**DATA SUPPLIED:**

— START —

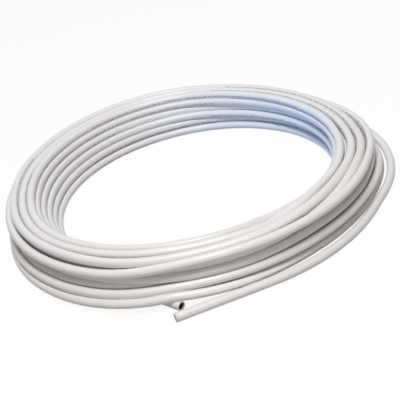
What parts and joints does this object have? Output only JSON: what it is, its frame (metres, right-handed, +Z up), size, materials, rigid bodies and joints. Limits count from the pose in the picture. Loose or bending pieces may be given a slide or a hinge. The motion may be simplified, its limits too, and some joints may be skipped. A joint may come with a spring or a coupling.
{
  "type": "coil of pex pipe",
  "caption": "Flat-lying coil of smooth plastic pipe wound in nested rows, one turn sprung clear at the side and both hollow cut ends free on the floor",
  "frame": {"origin": "on the floor, at the middle of the footprint", "axes": "+Z up, along the coil's axis; the two cut ends lie at the -Y side and the sprung turn at the +X side"},
  "size_m": [0.7228, 0.73, 0.0794],
  "materials": {
    "pipe": "smooth extruded crosslinked polyethylene, off-white, with a soft waxy sheen"
  },
  "bodies": {
    "root": {"pipe_coil": "pipe"}
  },
  "joints": []
}
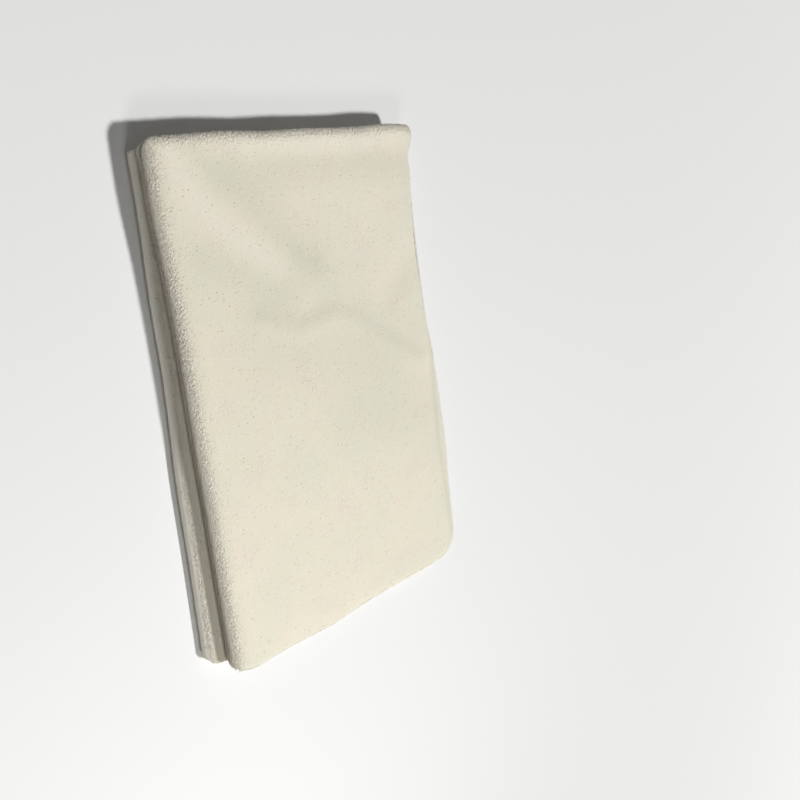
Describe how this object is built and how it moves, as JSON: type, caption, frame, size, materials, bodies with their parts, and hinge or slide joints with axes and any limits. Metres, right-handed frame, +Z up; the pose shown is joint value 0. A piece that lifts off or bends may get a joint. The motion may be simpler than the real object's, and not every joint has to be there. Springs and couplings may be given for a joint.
{
  "type": "chamois leather",
  "caption": "Soft cream chamois drying leather, folded double and then zig-zag into a flat rectangular bundle that opens at its folds.",
  "frame": {"origin": "on the resting face, under the middle of the top panel", "axes": "+X along the folds from the folded end to the cut ends, +Y across to the side with the single fold, +Z up out of the top face"},
  "size_m": [0.3174, 0.2141, 0.0183],
  "materials": {
    "chamois": "matt cream suede with a short soft nap and fine pores"
  },
  "bodies": {
    "bottom_panel": {"bottom_panel_lower_ply": "chamois", "bottom_panel_upper_ply": "chamois", "bottom_panel_end_fold": "chamois", "lower_left_fold_lower_half": "chamois"},
    "second_panel": {"second_panel_lower_ply": "chamois", "second_panel_upper_ply": "chamois", "second_panel_end_fold": "chamois", "lower_left_fold_upper_half": "chamois", "right_fold_lower_half": "chamois"},
    "third_panel": {"third_panel_lower_ply": "chamois", "third_panel_upper_ply": "chamois", "third_panel_end_fold": "chamois", "right_fold_upper_half": "chamois", "upper_left_fold_lower_half": "chamois"},
    "top_panel": {"top_panel_lower_ply": "chamois", "top_panel_upper_ply": "chamois", "top_panel_end_fold": "chamois", "upper_left_fold_upper_half": "chamois"}
  },
  "joints": [
    {"name": "lower_left_fold", "type": "hinge", "parent": "bottom_panel", "child": "second_panel", "pos_m": [0, -0.106, 0.00445], "axis": [0.9995, -0.0332, 0], "range_deg": [0, 180]},
    {"name": "right_fold", "type": "hinge", "parent": "second_panel", "child": "third_panel", "pos_m": [0, 0.102, 0.00915], "axis": [-1, -0.0087, 0], "range_deg": [0, 180]},
    {"name": "upper_left_fold", "type": "hinge", "parent": "third_panel", "child": "top_panel", "pos_m": [0, -0.1, 0.01385], "axis": [1, 0, 0], "range_deg": [0, 180]}
  ]
}
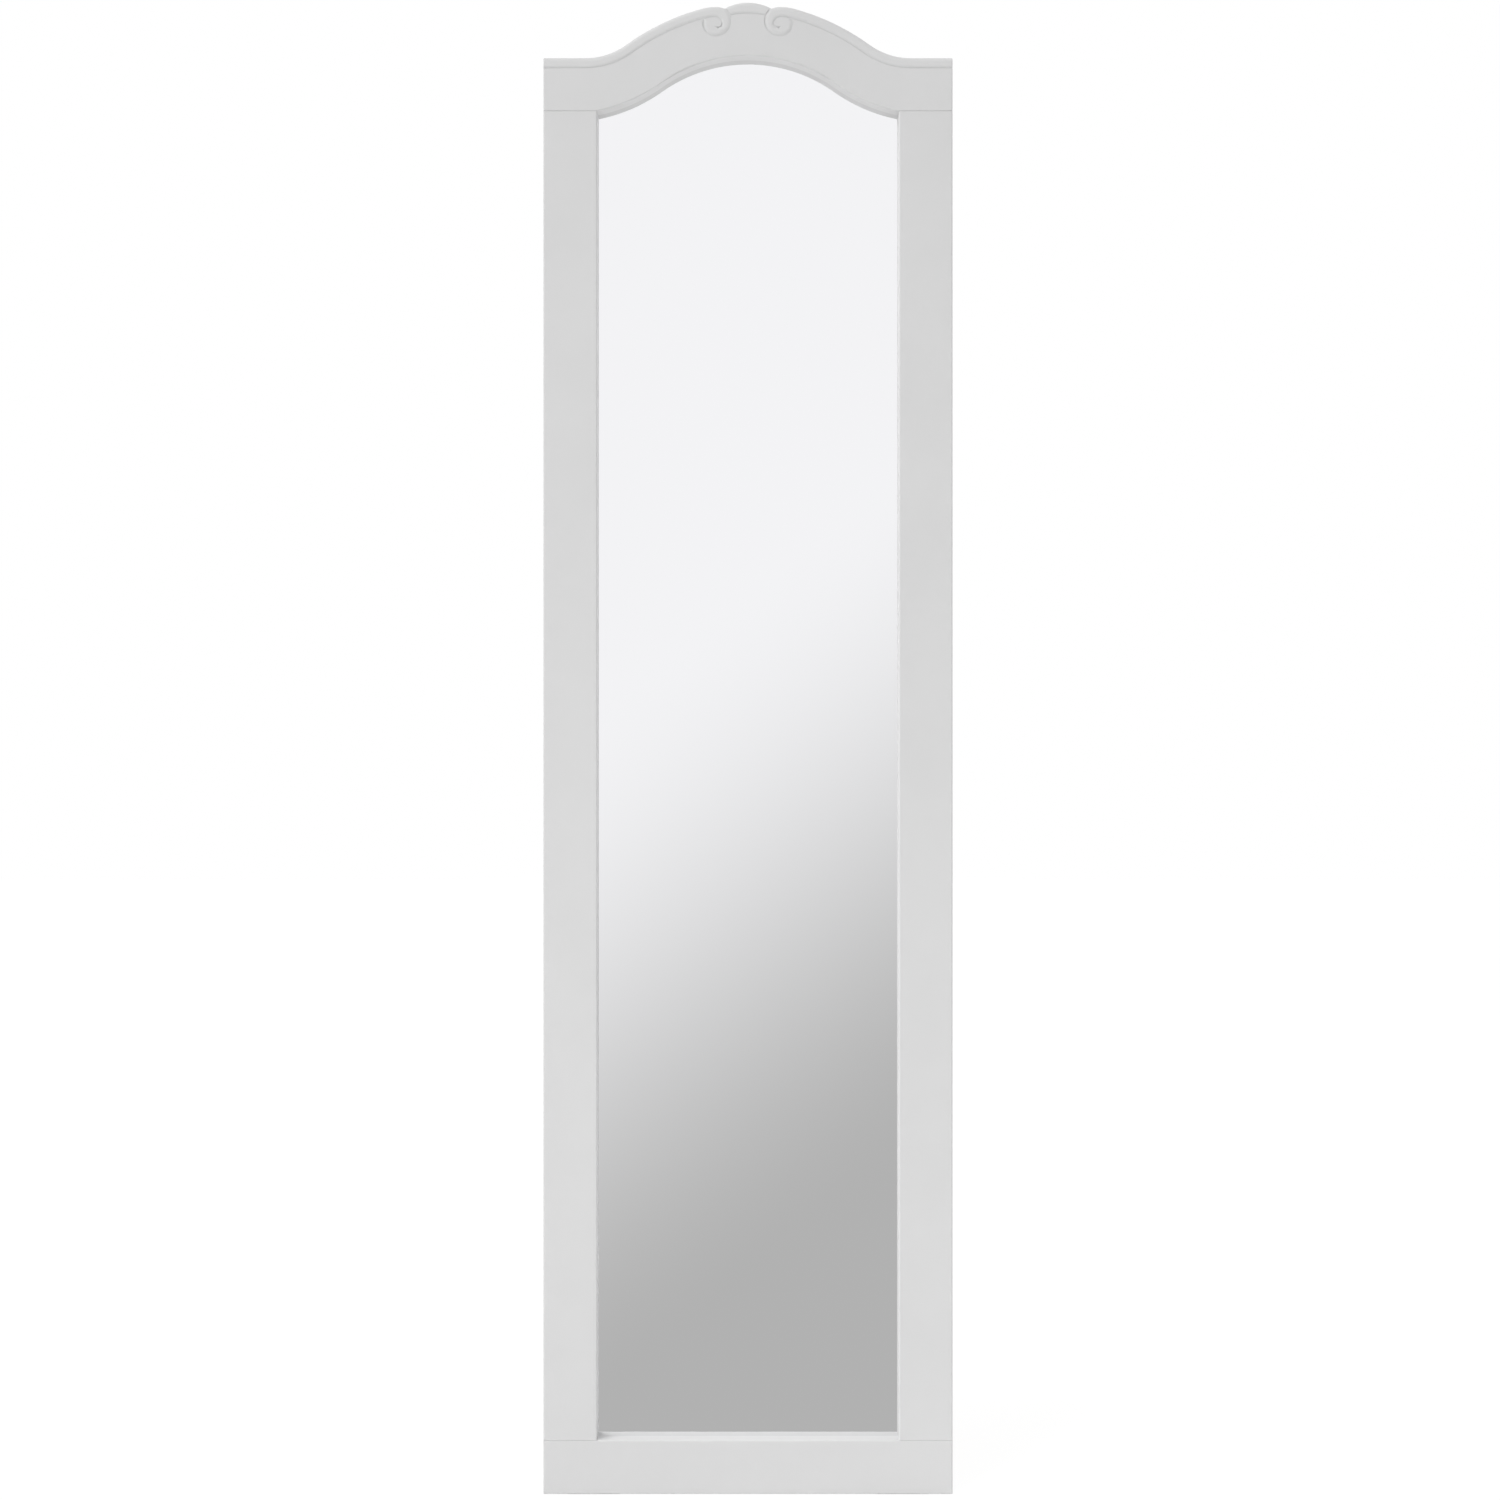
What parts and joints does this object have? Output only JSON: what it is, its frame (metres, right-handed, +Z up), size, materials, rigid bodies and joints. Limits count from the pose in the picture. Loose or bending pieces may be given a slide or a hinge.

— END —

**EXERCISE DETAILS:**
From the entries above, list each line with "joints" in it.

**EXERCISE RESPONSE:**
What parts and joints does this object have? Output only JSON: what it is, its frame (metres, right-handed, +Z up), size, materials, rigid bodies and joints. Limits count from the pose in the picture. Loose or bending pieces may be given a slide or a hinge. The motion may be simplified, its limits too, and some joints may be skipped. A joint may come with a spring or a coupling.
  "joints": []
Describe how this object is built and how it moves, as JSON: type, caption, frame, size, materials, bodies with their parts, and hinge or slide joints with axes and any limits. Metres, right-handed frame, +Z up; the pose shown is joint value 0. A piece that lifts off or bends may get a joint. The motion may be simpler than the real object's, and not every joint has to be there. Springs and couplings may be given for a joint.
  "joints": [
What parts and joints does this object have? Output only JSON: what it is, its frame (metres, right-handed, +Z up), size, materials, rigid bodies and joints. Limits count from the pose in the picture. Loose or bending pieces may be given a slide or a hinge.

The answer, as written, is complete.